Muziek in en uit elke hoek
Wat Play speciaal maakt en wat tijdens en na de films op deze eerste dag goed aanslaat zijn de live optredens. De meeste documentaires van dit festival worden opgevolgd door een muzikaal staartje van het onderwerp uit de film. Dit zorgt voor een vreemd en bijna onrealistisch beeld bij DeWolff: de heren geven een strak optreden en als kijker geeft de combinatie van film met muziek even de indruk alsof je de band wat beter hebt leren kennen. Een fijne potje country bij Blaze Foley en de zijstraten die bewandeld worden met de progressieve jazz van Finn Silver en de orchestrale filmscores van B-movie Orchestra geven de zalen in de Melkweg de juiste bezetting.

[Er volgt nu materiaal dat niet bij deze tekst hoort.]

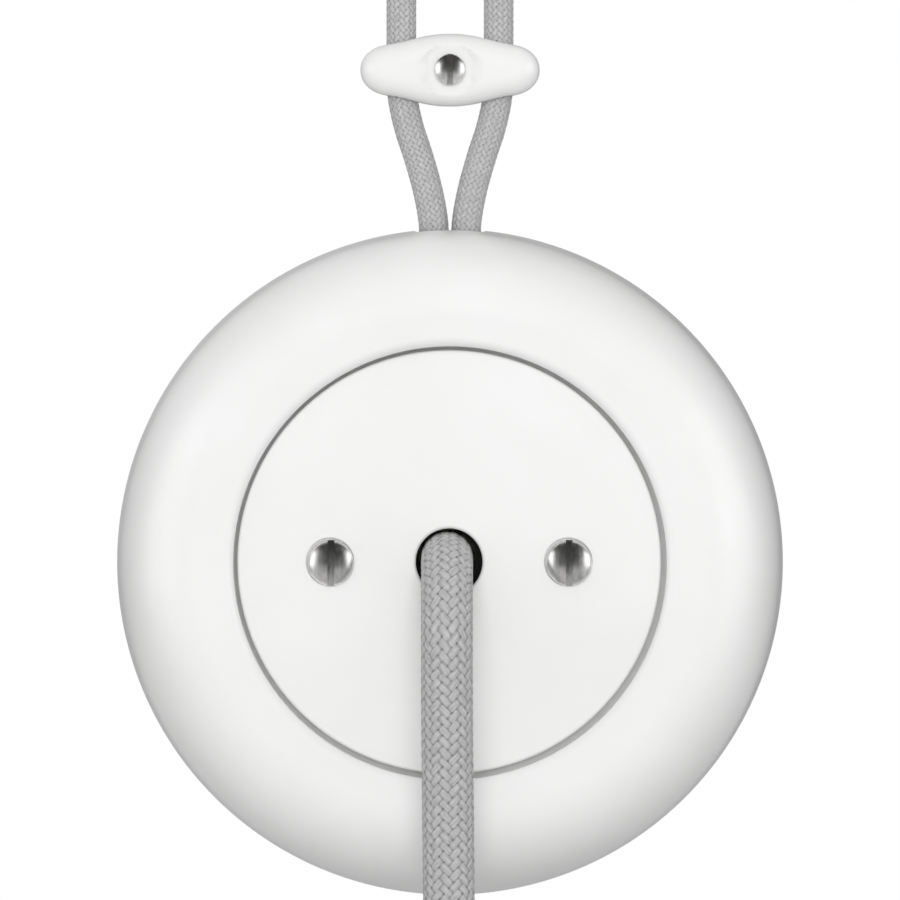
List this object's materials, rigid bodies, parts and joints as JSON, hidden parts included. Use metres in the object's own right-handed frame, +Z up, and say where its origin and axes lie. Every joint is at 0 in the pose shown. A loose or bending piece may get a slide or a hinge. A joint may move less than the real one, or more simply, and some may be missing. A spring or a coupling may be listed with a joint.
{
  "type": "pull cord switch",
  "caption": "Surface-mounted round porcelain pull cord switch with braided pull cord, knob, supply wires and a wall cleat.",
  "frame": {"origin": "centre of the base plate's back face, which lies on the wall", "axes": "+Z up along the wall, +X to the right seen from the front, +Y into the wall; the switch stands out towards -Y"},
  "size_m": [0.1, 0.0575, 0.2727],
  "materials": {
    "porcelain": "glazed white porcelain, satin gloss",
    "nickel_plated_steel": "nickel plated, lightly worn",
    "brass": "turned brass",
    "grommet_rubber": "matte moulded rubber",
    "black_thermoset": "black thermoset moulding",
    "white_nylon": "natural nylon moulding",
    "spring_steel": "spring steel, oiled",
    "silver_contact": "silver contact metal",
    "copper": "bare copper",
    "wire_braid": "fine grey textile braid",
    "cord_braid": "heathered grey cotton braid",
    "tie_tape": "woven tape"
  },
  "bodies": {
    "root": {"base_plate": "porcelain", "ring_cover": "porcelain", "disc_cover": "porcelain", "cover_screws": "nickel_plated_steel", "pillar_inserts": "brass", "wire_grommet": "grommet_rubber", "mechanism_chassis": "black_thermoset", "mechanism_front_plate": "black_thermoset", "mechanism_screws": "nickel_plated_steel", "cord_bush": "black_thermoset", "return_spring": "spring_steel", "detent_spring": "spring_steel", "contact_pivot_pin": "spring_steel", "contact_spring": "spring_steel", "fixed_contact": "silver_contact", "feed_busbar": "copper", "contact_busbar": "copper", "terminal_blocks": "brass", "terminal_screws": "nickel_plated_steel", "wire_cores": "copper", "supply_wire_left": "wire_braid", "supply_wire_right": "wire_braid", "wire_end_left": "copper", "wire_end_right": "copper", "cleat_base": "porcelain", "cleat_cap": "porcelain", "cleat_screw": "nickel_plated_steel"},
    "cord_exit": {"pull_cord_exit": "cord_braid"},
    "pull_cord": {"pull_cord_drop": "cord_braid", "pull_cord_coil": "cord_braid", "pull_cord_end": "cord_braid", "cord_ties": "tie_tape", "pull_knob": "porcelain", "knob_knot": "cord_braid"},
    "shuttle": {"cord_shuttle": "white_nylon", "cord_ferrule": "brass"},
    "drive_shaft": {"drive_axle": "spring_steel", "drive_pinion": "white_nylon", "ratchet_wheel": "spring_steel", "switch_cam": "black_thermoset"},
    "contact_lever": {"contact_arm": "brass", "moving_contact": "silver_contact"}
  },
  "joints": [
    {"name": "cord_swing", "type": "hinge", "parent": "root", "child": "cord_exit", "pos_m": [-0.00045, -0.03, 0.00085], "axis": [0, 1, 0], "range_deg": [-20, 20]},
    {"name": "cord_pull", "type": "slide", "parent": "cord_exit", "child": "pull_cord", "axis": [0, 0, -1], "range_m": [0, 0.007], "stiffness_N_per_m": 600, "springref_m": -0.006},
    {"name": "shuttle_slide", "type": "slide", "parent": "root", "child": "shuttle", "axis": [0, -1, 0], "range_m": [0, 0.0071], "deforming": ["return_spring"]},
    {"name": "shaft_turn", "type": "hinge", "parent": "root", "child": "drive_shaft", "pos_m": [0, -0.0155, -0.01346], "axis": [1, 0, 0], "range_deg": [0, 91], "deforming": ["detent_spring"]},
    {"name": "contact_turn", "type": "hinge", "parent": "root", "child": "contact_lever", "pos_m": [0, -0.0085, -0.019], "axis": [1, 0, 0], "range_deg": [0, 13.2], "deforming": ["contact_spring"]}
  ],
  "couplings": [
    {"joint": "shuttle_slide", "follows": "cord_pull", "ratio": 1},
    {"joint": "shaft_turn", "follows": "cord_pull", "rad_per_m": 224.4},
    {"joint": "contact_turn", "follows": "cord_pull", "rad_per_m": 32.1}
  ]
}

De komende dagen zijn er nog meer films met aansluitende liveacts, waaronder Happy Camper, A Tribe Called Quest en Elle Bandita.  Benieuwd of Play dit weekend de typische sfeer en drukte die bij dit festival horen aan weet te vullen met een hoop publiek, zodat na dit weekend alvast een optie genomen kan worden op een tweede editie.